- Born: 24 February 1957 (age 69) Reading, Berkshire, England
- Occupations: Journalist, TV presenter
- Notable credit: BBC South Today

= Sally Taylor (TV presenter) =

English journalist and presenter (born 1957)

Sally Taylor MBE (born 24 February 1957) is an English journalist and presenter. She is best known for presenting BBC South Today.

== Biography ==
She attended The Abbey School, Reading, an independent school.

Before beginning her career as a presenter and journalist, she was an English teacher at Winstanley Community College, Leicester.

She presented South Today, the flagship news programme of BBC South, from 1987 until 2025. Taylor also writes a weekly column in the Southern Daily Echo. She had a Saturday morning show on Radio Solent for many years until February 2011. In 2003, Taylor successfully filled in when weather presenter Dorcas Henry collapsed live on air.

Taylor hosted The Spending Review, The South Today Debate on BBC One with Naga Munchetty on 9 September 2010.
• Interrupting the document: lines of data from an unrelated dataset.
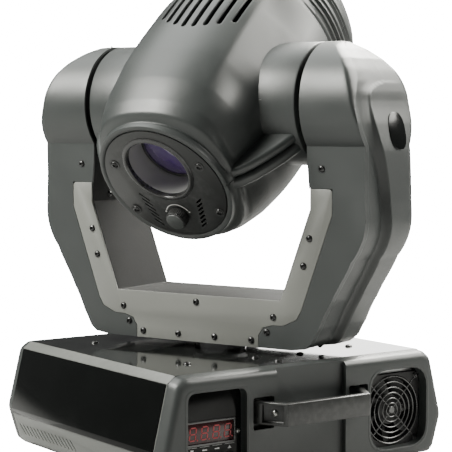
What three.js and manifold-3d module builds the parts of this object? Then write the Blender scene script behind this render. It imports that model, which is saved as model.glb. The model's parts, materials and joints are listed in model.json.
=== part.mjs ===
// Moving head light: a base on four feet, a yoke that pans on it, and a head that tilts in the yoke.
// Millimetres, +Z up. The origin is where the pan axis meets the underside of the base.
// Inside the yoke's group X runs along the tilt axis and -Y is the yoke's front.
// Inside the head's group X runs along the tilt axis, -Y is the way the beam leaves and Z is the head's top.
import * as THREE from "three";
import { mergeVertices } from "three/addons/utils/BufferGeometryUtils.js";
import Module from "manifold-3d";

const wasm = await Module();
wasm.setup();

// Walls and clearances
const GAP = 0.3; // between two pieces that touch
const SHEET = 2; // sheet steel of the base
const FRAME = 3; // sheet steel of the yoke and the head chassis
const SHELL = 3; // moulded covers
const ROUND = 24; // sides of a large round piece
const SMALL_ROUND = 12; // sides of a small round piece

// Base
const BASE_HEIGHT = 117;
const BASE_LENGTH = 303; // between the two end covers
const BASE_TOP_HALF = 162.5; // half width at the top plate
const BASE_HALF = 188; // half width at the widest line of the sides
const BEVEL_OUT = 9;
const BEVEL_DOWN = 7;
const WAIST_HEIGHT = 42; // height of the widest line
const END_DEPTH = 16.5; // how far an end cover stands out
const FOOT_HEIGHT = 10;
const FOOT_RADIUS = 16;

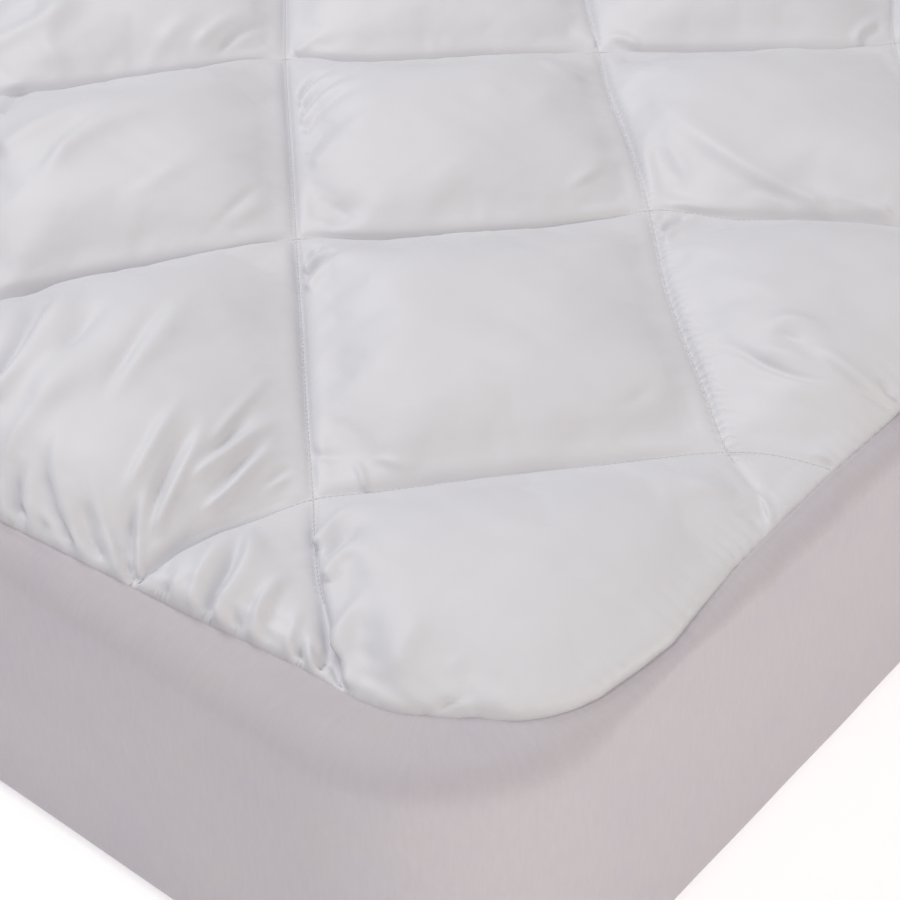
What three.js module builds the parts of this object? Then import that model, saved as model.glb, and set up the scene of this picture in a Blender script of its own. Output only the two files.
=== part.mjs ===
// A quilted, fitted mattress protector on a plain single mattress.
//
// Millimetres, +Z up. The origin is the middle of the underside, on the surface that the
// mattress lies on. The long sides run along Y. The corner at +X, -Y is the one whose quilting
// is pulled a little out of square and whose creases are placed one by one.

import * as THREE from 'three';

// Mattress
const MATTRESS_WIDTH = 900;
const MATTRESS_LENGTH = 1900;
const MATTRESS_HEIGHT = 200;
const MATTRESS_CORNER = 104; // corner radius in plan
const MATTRESS_TOP_EDGE = 22; // roundness of the upper rim
const MATTRESS_BOTTOM_EDGE = 18; // roundness of the lower rim

// Stretch-knit skirt: one piece, sewn to the panel, pulled down and tucked under
const KNIT_THICKNESS = 1.2;
const SKIRT_SHOULDER = 19; // largest outer radius where the knit rolls over the upper rim
const SEAM_SHELF = 3; // least flat knit between that roll and the seam
const SKIRT_BOTTOM_EDGE = 12; // outer radius where it turns under
const HEM_DEPTH = 70; // how far the elasticated hem reaches under the mattress
const PIECE_GAP = 0.3; // left between pieces that touch

// Seam between panel and skirt, measured in from the skirt's outer face
const SEAM_INSET = 17;
const CORNER_DRAW_IN = 17; // the short sides' extra inset beside each corner
const DRAW_IN_REACH = 300; // length over which that fades along a side

// Quilted panel
const QUILT_SIDE = 215; // side of one square between stitch lines, set at 45 degrees
const QUILT_ORIGIN = { x: 75, y: -655 }; // one crossing of two stitch lines
const CELL_CROWN = 22; // height of a filled cell above its stitch lines
const CHANNEL_THICKNESS = 4; // cloth and filling pressed together under a stitch line
const SEAM_THICKNESS = 3; // the panel's sewn edge
const EDGE_ROLL = 62; // width over which the panel thins towards its edge

// Fineness of the faceted surfaces
const STEPS_PER_HALF_CELL = 7; // grid steps in half a cell's diagonal
const CORNER_STEPS = 8; // facets of a corner in plan
const ROUND_STEPS = 4; // facets of a rim
const RIM_RINGS = [0, 9, 24]; // the panel's rings near its edge, measured in from the seam

// Stations along a straight side, as distances from the corner's end
const SIDE_STATIONS = [70, 140, 220, DRAW_IN_REACH];

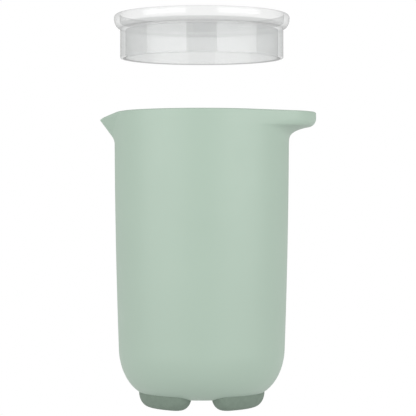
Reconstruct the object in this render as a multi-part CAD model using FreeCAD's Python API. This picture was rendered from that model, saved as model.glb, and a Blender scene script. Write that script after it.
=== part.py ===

She was appointed a Member of the Order of the British Empire (MBE) in the 2005 Birthday Honours for services to regional broadcasting. For the 2015 United Kingdom general election she moderated a special local debate for South Today. In October 2015, she was awarded an Honorary Doctor of Letters degree in recognition of her work in broadcasting and with local charities by the University of Winchester. She is described as a "top notch journalist and someone you can trust to tell you the news without fear or favour"

Taylor appeared in The Vagina Monologues during its UK run at Southampton's Mayflower Theatre in 2010.

She retired from South Today on 20 March 2025 after 38 years.

In November 2025, she was awarded with an Honorary Doctorate of Letters from Bournemouth University.